━━ Recorded information ━━
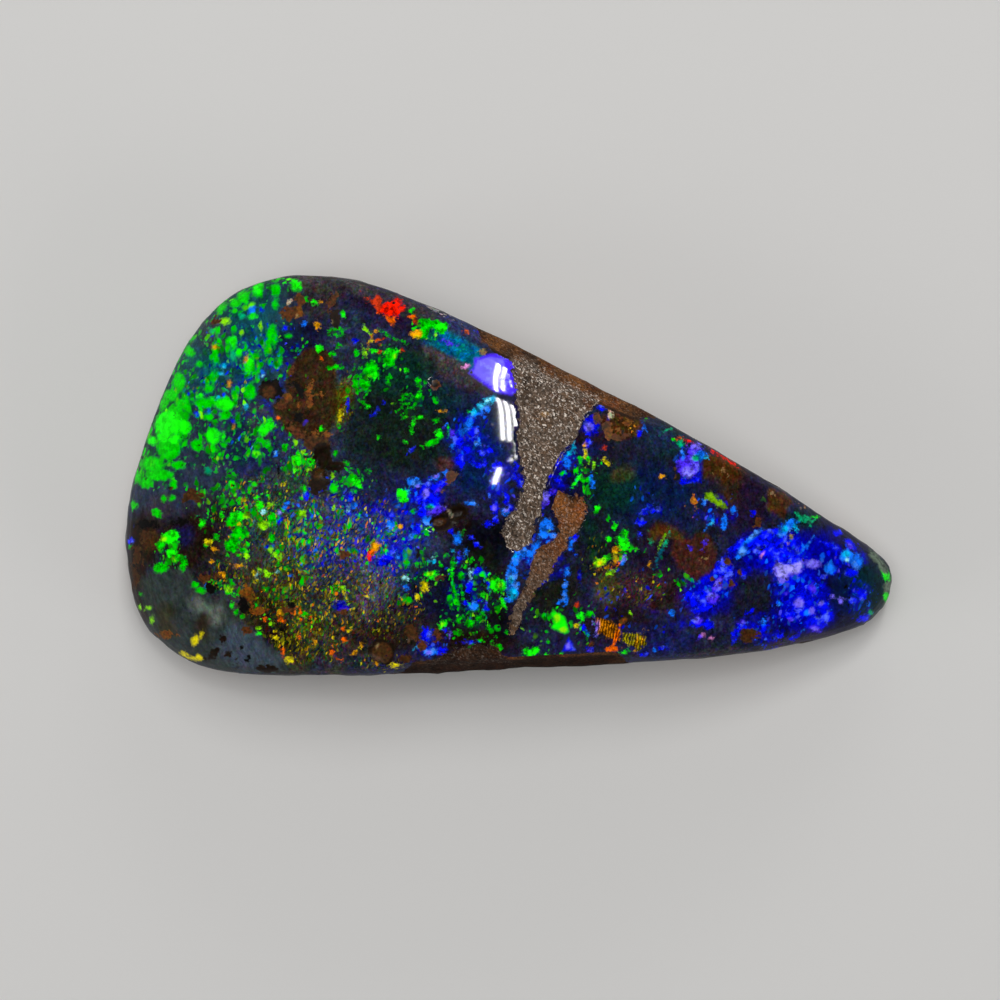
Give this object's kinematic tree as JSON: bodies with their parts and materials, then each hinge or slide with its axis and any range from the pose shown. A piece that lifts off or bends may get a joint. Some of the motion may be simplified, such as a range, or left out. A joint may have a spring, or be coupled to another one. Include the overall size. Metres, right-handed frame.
{
  "type": "boulder opal",
  "caption": "Polished freeform boulder opal, wedge-shaped, with a domed opal face, a vein of ironstone across it, and a rough ironstone side and flat ground back.",
  "frame": {"origin": "middle of the footprint's box, on the flat ground back that the stone rests on", "axes": "+X along the stone towards its pointed tip, +Y towards its straight upper side, +Z out of the polished face"},
  "size_m": [0.031, 0.016, 0.006],
  "materials": {
    "boulder_opal": "polished opal face with play of colour, rough brown ironstone sides and ground back"
  },
  "bodies": {
    "root": {"boulder_opal": "boulder_opal"}
  },
  "joints": []
}
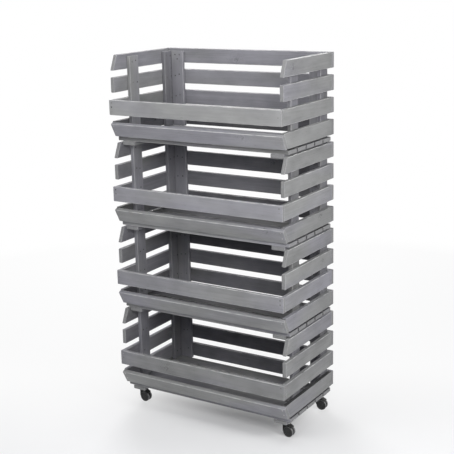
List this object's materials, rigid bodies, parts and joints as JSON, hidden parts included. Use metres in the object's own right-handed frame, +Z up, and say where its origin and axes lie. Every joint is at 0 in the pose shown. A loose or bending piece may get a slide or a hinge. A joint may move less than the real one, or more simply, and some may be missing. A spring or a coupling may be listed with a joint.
{
  "type": "vegetable rack",
  "caption": "Tall rack of open-fronted slatted crates stacked on small swivel casters, for storing vegetables.",
  "frame": {"origin": "on the floor under the middle of the rack's outline", "axes": "+Z up along the stack, +Y from the open front to the back, +X to the right seen from the front"},
  "size_m": [0.6, 0.326, 1.137],
  "materials": {
    "stained_pine": "matt grey stain on planed pine",
    "zinc_steel": "dull zinc plating",
    "black_plastic": "fine moulded grain",
    "wheel_plastic": "smooth hard plastic"
  },
  "bodies": {
    "crate_1": {"crate_1_left_slats": "stained_pine", "crate_1_right_slats": "stained_pine", "crate_1_back_slats": "stained_pine", "crate_1_lip_board": "stained_pine", "crate_1_low_board": "stained_pine", "crate_1_left_posts": "stained_pine", "crate_1_right_posts": "stained_pine", "crate_1_back_posts": "stained_pine", "crate_1_floor_boards": "stained_pine", "crate_1_battens": "stained_pine", "front_left_plate": "zinc_steel", "front_right_plate": "zinc_steel", "rear_left_plate": "zinc_steel", "rear_right_plate": "zinc_steel", "king_pins": "zinc_steel", "retaining_rings": "zinc_steel"},
    "crate_2": {"crate_2_left_slats": "stained_pine", "crate_2_right_slats": "stained_pine", "crate_2_back_slats": "stained_pine", "crate_2_lip_board": "stained_pine", "crate_2_low_board": "stained_pine", "crate_2_left_posts": "stained_pine", "crate_2_right_posts": "stained_pine", "crate_2_back_posts": "stained_pine", "crate_2_floor_boards": "stained_pine", "crate_2_battens": "stained_pine"},
    "crate_3": {"crate_3_left_slats": "stained_pine", "crate_3_right_slats": "stained_pine", "crate_3_back_slats": "stained_pine", "crate_3_lip_board": "stained_pine", "crate_3_low_board": "stained_pine", "crate_3_left_posts": "stained_pine", "crate_3_right_posts": "stained_pine", "crate_3_back_posts": "stained_pine", "crate_3_floor_boards": "stained_pine", "crate_3_battens": "stained_pine"},
    "crate_4": {"crate_4_left_slats": "stained_pine", "crate_4_right_slats": "stained_pine", "crate_4_back_slats": "stained_pine", "crate_4_lip_board": "stained_pine", "crate_4_low_board": "stained_pine", "crate_4_left_posts": "stained_pine", "crate_4_right_posts": "stained_pine", "crate_4_back_posts": "stained_pine", "crate_4_floor_boards": "stained_pine", "crate_4_battens": "stained_pine"},
    "front_left_swivel": {"front_left_hood": "black_plastic"},
    "front_left_wheel_set": {"front_left_axle": "zinc_steel", "front_left_wheels": "wheel_plastic"},
    "front_right_swivel": {"front_right_hood": "black_plastic"},
    "front_right_wheel_set": {"front_right_axle": "zinc_steel", "front_right_wheels": "wheel_plastic"},
    "rear_left_swivel": {"rear_left_hood": "black_plastic"},
    "rear_left_wheel_set": {"rear_left_axle": "zinc_steel", "rear_left_wheels": "wheel_plastic"},
    "rear_right_swivel": {"rear_right_hood": "black_plastic"},
    "rear_right_wheel_set": {"rear_right_axle": "zinc_steel", "rear_right_wheels": "wheel_plastic"}
  },
  "joints": [
    {"name": "crate_2_lift", "type": "slide", "parent": "crate_1", "child": "crate_2", "axis": [0, 0, 1], "range_m": [0, 0.12]},
    {"name": "crate_3_lift", "type": "slide", "parent": "crate_2", "child": "crate_3", "axis": [0, 0, 1], "range_m": [0, 0.12]},
    {"name": "crate_4_lift", "type": "slide", "parent": "crate_3", "child": "crate_4", "axis": [0, 0, 1], "range_m": [0, 0.12]},
    {"name": "front_left_turn", "type": "hinge", "parent": "crate_1", "child": "front_left_swivel", "pos_m": [-0.268, -0.09, 0.043], "axis": [0, 0, 1], "continuous": true},
    {"name": "front_left_roll", "type": "hinge", "parent": "front_left_swivel", "child": "front_left_wheel_set", "pos_m": [-0.26, -0.09, 0.016], "axis": [0, 1, 0], "continuous": true},
    {"name": "front_right_turn", "type": "hinge", "parent": "crate_1", "child": "front_right_swivel", "pos_m": [0.268, -0.09, 0.043], "axis": [0, 0, 1], "continuous": true},
    {"name": "front_right_roll", "type": "hinge", "parent": "front_right_swivel", "child": "front_right_wheel_set", "pos_m": [0.276, -0.09, 0.016], "axis": [0, 1, 0], "continuous": true},
    {"name": "rear_left_turn", "type": "hinge", "parent": "crate_1", "child": "rear_left_swivel", "pos_m": [-0.268, 0.131, 0.043], "axis": [0, 0, 1], "continuous": true},
    {"name": "rear_left_roll", "type": "hinge", "parent": "rear_left_swivel", "child": "rear_left_wheel_set", "pos_m": [-0.26003, 0.1317, 0.016], "axis": [-0.0872, 0.9962, 0], "continuous": true},
    {"name": "rear_right_turn", "type": "hinge", "parent": "crate_1", "child": "rear_right_swivel", "pos_m": [0.268, 0.131, 0.043], "axis": [0, 0, 1], "continuous": true},
    {"name": "rear_right_roll", "type": "hinge", "parent": "rear_right_swivel", "child": "rear_right_wheel_set", "pos_m": [0.27597, 0.1317, 0.016], "axis": [-0.0872, 0.9962, 0], "continuous": true}
  ]
}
━━━
Word for word, restate all of the data shown above.

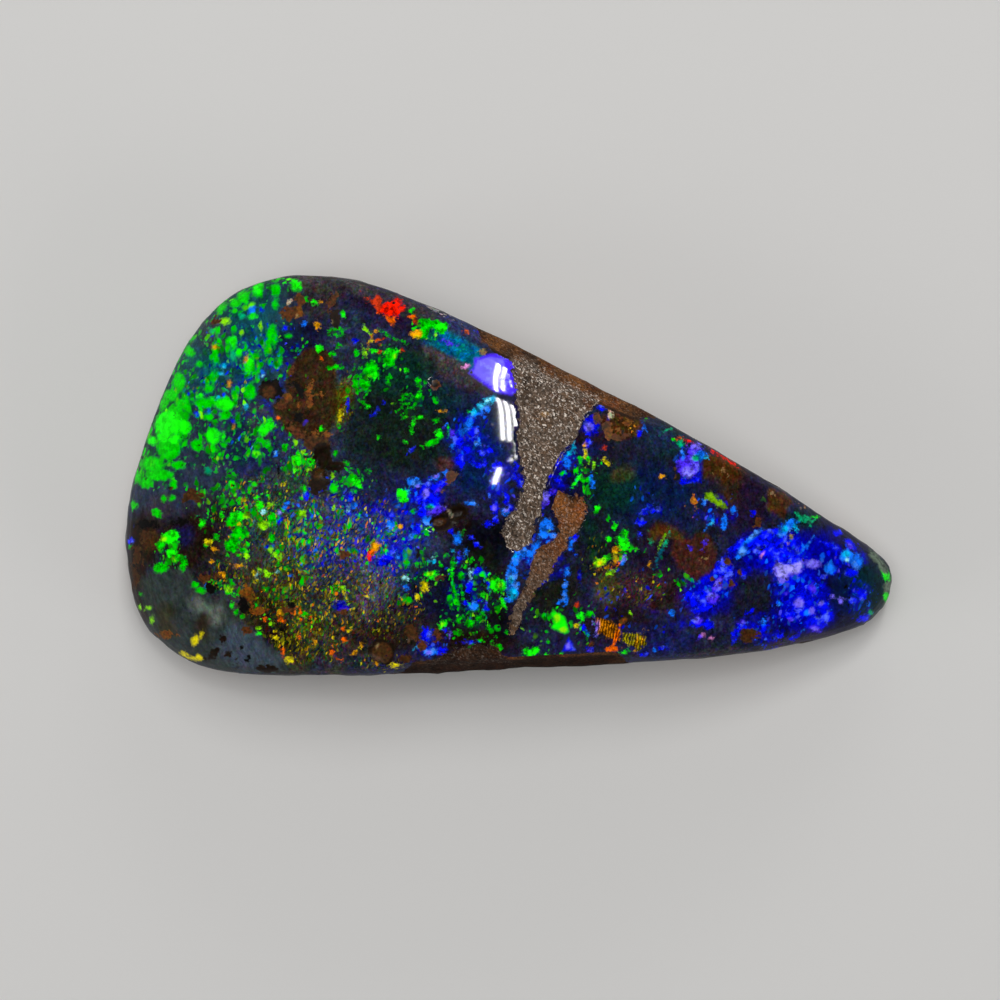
Give this object's kinematic tree as JSON: bodies with their parts and materials, then each hinge or slide with its axis and any range from the pose shown. A piece that lifts off or bends may get a joint. Some of the motion may be simplified, such as a range, or left out. A joint may have a spring, or be coupled to another one. Include the overall size. Metres, right-handed frame.
{
  "type": "boulder opal",
  "caption": "Polished freeform boulder opal, wedge-shaped, with a domed opal face, a vein of ironstone across it, and a rough ironstone side and flat ground back.",
  "frame": {"origin": "middle of the footprint's box, on the flat ground back that the stone rests on", "axes": "+X along the stone towards its pointed tip, +Y towards its straight upper side, +Z out of the polished face"},
  "size_m": [0.031, 0.016, 0.006],
  "materials": {
    "boulder_opal": "polished opal face with play of colour, rough brown ironstone sides and ground back"
  },
  "bodies": {
    "root": {"boulder_opal": "boulder_opal"}
  },
  "joints": []
}
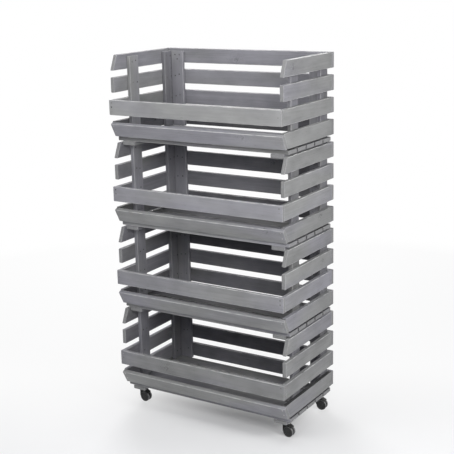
List this object's materials, rigid bodies, parts and joints as JSON, hidden parts included. Use metres in the object's own right-handed frame, +Z up, and say where its origin and axes lie. Every joint is at 0 in the pose shown. A loose or bending piece may get a slide or a hinge. A joint may move less than the real one, or more simply, and some may be missing. A spring or a coupling may be listed with a joint.
{
  "type": "vegetable rack",
  "caption": "Tall rack of open-fronted slatted crates stacked on small swivel casters, for storing vegetables.",
  "frame": {"origin": "on the floor under the middle of the rack's outline", "axes": "+Z up along the stack, +Y from the open front to the back, +X to the right seen from the front"},
  "size_m": [0.6, 0.326, 1.137],
  "materials": {
    "stained_pine": "matt grey stain on planed pine",
    "zinc_steel": "dull zinc plating",
    "black_plastic": "fine moulded grain",
    "wheel_plastic": "smooth hard plastic"
  },
  "bodies": {
    "crate_1": {"crate_1_left_slats": "stained_pine", "crate_1_right_slats": "stained_pine", "crate_1_back_slats": "stained_pine", "crate_1_lip_board": "stained_pine", "crate_1_low_board": "stained_pine", "crate_1_left_posts": "stained_pine", "crate_1_right_posts": "stained_pine", "crate_1_back_posts": "stained_pine", "crate_1_floor_boards": "stained_pine", "crate_1_battens": "stained_pine", "front_left_plate": "zinc_steel", "front_right_plate": "zinc_steel", "rear_left_plate": "zinc_steel", "rear_right_plate": "zinc_steel", "king_pins": "zinc_steel", "retaining_rings": "zinc_steel"},
    "crate_2": {"crate_2_left_slats": "stained_pine", "crate_2_right_slats": "stained_pine", "crate_2_back_slats": "stained_pine", "crate_2_lip_board": "stained_pine", "crate_2_low_board": "stained_pine", "crate_2_left_posts": "stained_pine", "crate_2_right_posts": "stained_pine", "crate_2_back_posts": "stained_pine", "crate_2_floor_boards": "stained_pine", "crate_2_battens": "stained_pine"},
    "crate_3": {"crate_3_left_slats": "stained_pine", "crate_3_right_slats": "stained_pine", "crate_3_back_slats": "stained_pine", "crate_3_lip_board": "stained_pine", "crate_3_low_board": "stained_pine", "crate_3_left_posts": "stained_pine", "crate_3_right_posts": "stained_pine", "crate_3_back_posts": "stained_pine", "crate_3_floor_boards": "stained_pine", "crate_3_battens": "stained_pine"},
    "crate_4": {"crate_4_left_slats": "stained_pine", "crate_4_right_slats": "stained_pine", "crate_4_back_slats": "stained_pine", "crate_4_lip_board": "stained_pine", "crate_4_low_board": "stained_pine", "crate_4_left_posts": "stained_pine", "crate_4_right_posts": "stained_pine", "crate_4_back_posts": "stained_pine", "crate_4_floor_boards": "stained_pine", "crate_4_battens": "stained_pine"},
    "front_left_swivel": {"front_left_hood": "black_plastic"},
    "front_left_wheel_set": {"front_left_axle": "zinc_steel", "front_left_wheels": "wheel_plastic"},
    "front_right_swivel": {"front_right_hood": "black_plastic"},
    "front_right_wheel_set": {"front_right_axle": "zinc_steel", "front_right_wheels": "wheel_plastic"},
    "rear_left_swivel": {"rear_left_hood": "black_plastic"},
    "rear_left_wheel_set": {"rear_left_axle": "zinc_steel", "rear_left_wheels": "wheel_plastic"},
    "rear_right_swivel": {"rear_right_hood": "black_plastic"},
    "rear_right_wheel_set": {"rear_right_axle": "zinc_steel", "rear_right_wheels": "wheel_plastic"}
  },
  "joints": [
    {"name": "crate_2_lift", "type": "slide", "parent": "crate_1", "child": "crate_2", "axis": [0, 0, 1], "range_m": [0, 0.12]},
    {"name": "crate_3_lift", "type": "slide", "parent": "crate_2", "child": "crate_3", "axis": [0, 0, 1], "range_m": [0, 0.12]},
    {"name": "crate_4_lift", "type": "slide", "parent": "crate_3", "child": "crate_4", "axis": [0, 0, 1], "range_m": [0, 0.12]},
    {"name": "front_left_turn", "type": "hinge", "parent": "crate_1", "child": "front_left_swivel", "pos_m": [-0.268, -0.09, 0.043], "axis": [0, 0, 1], "continuous": true},
    {"name": "front_left_roll", "type": "hinge", "parent": "front_left_swivel", "child": "front_left_wheel_set", "pos_m": [-0.26, -0.09, 0.016], "axis": [0, 1, 0], "continuous": true},
    {"name": "front_right_turn", "type": "hinge", "parent": "crate_1", "child": "front_right_swivel", "pos_m": [0.268, -0.09, 0.043], "axis": [0, 0, 1], "continuous": true},
    {"name": "front_right_roll", "type": "hinge", "parent": "front_right_swivel", "child": "front_right_wheel_set", "pos_m": [0.276, -0.09, 0.016], "axis": [0, 1, 0], "continuous": true},
    {"name": "rear_left_turn", "type": "hinge", "parent": "crate_1", "child": "rear_left_swivel", "pos_m": [-0.268, 0.131, 0.043], "axis": [0, 0, 1], "continuous": true},
    {"name": "rear_left_roll", "type": "hinge", "parent": "rear_left_swivel", "child": "rear_left_wheel_set", "pos_m": [-0.26003, 0.1317, 0.016], "axis": [-0.0872, 0.9962, 0], "continuous": true},
    {"name": "rear_right_turn", "type": "hinge", "parent": "crate_1", "child": "rear_right_swivel", "pos_m": [0.268, 0.131, 0.043], "axis": [0, 0, 1], "continuous": true},
    {"name": "rear_right_roll", "type": "hinge", "parent": "rear_right_swivel", "child": "rear_right_wheel_set", "pos_m": [0.27597, 0.1317, 0.016], "axis": [-0.0872, 0.9962, 0], "continuous": true}
  ]
}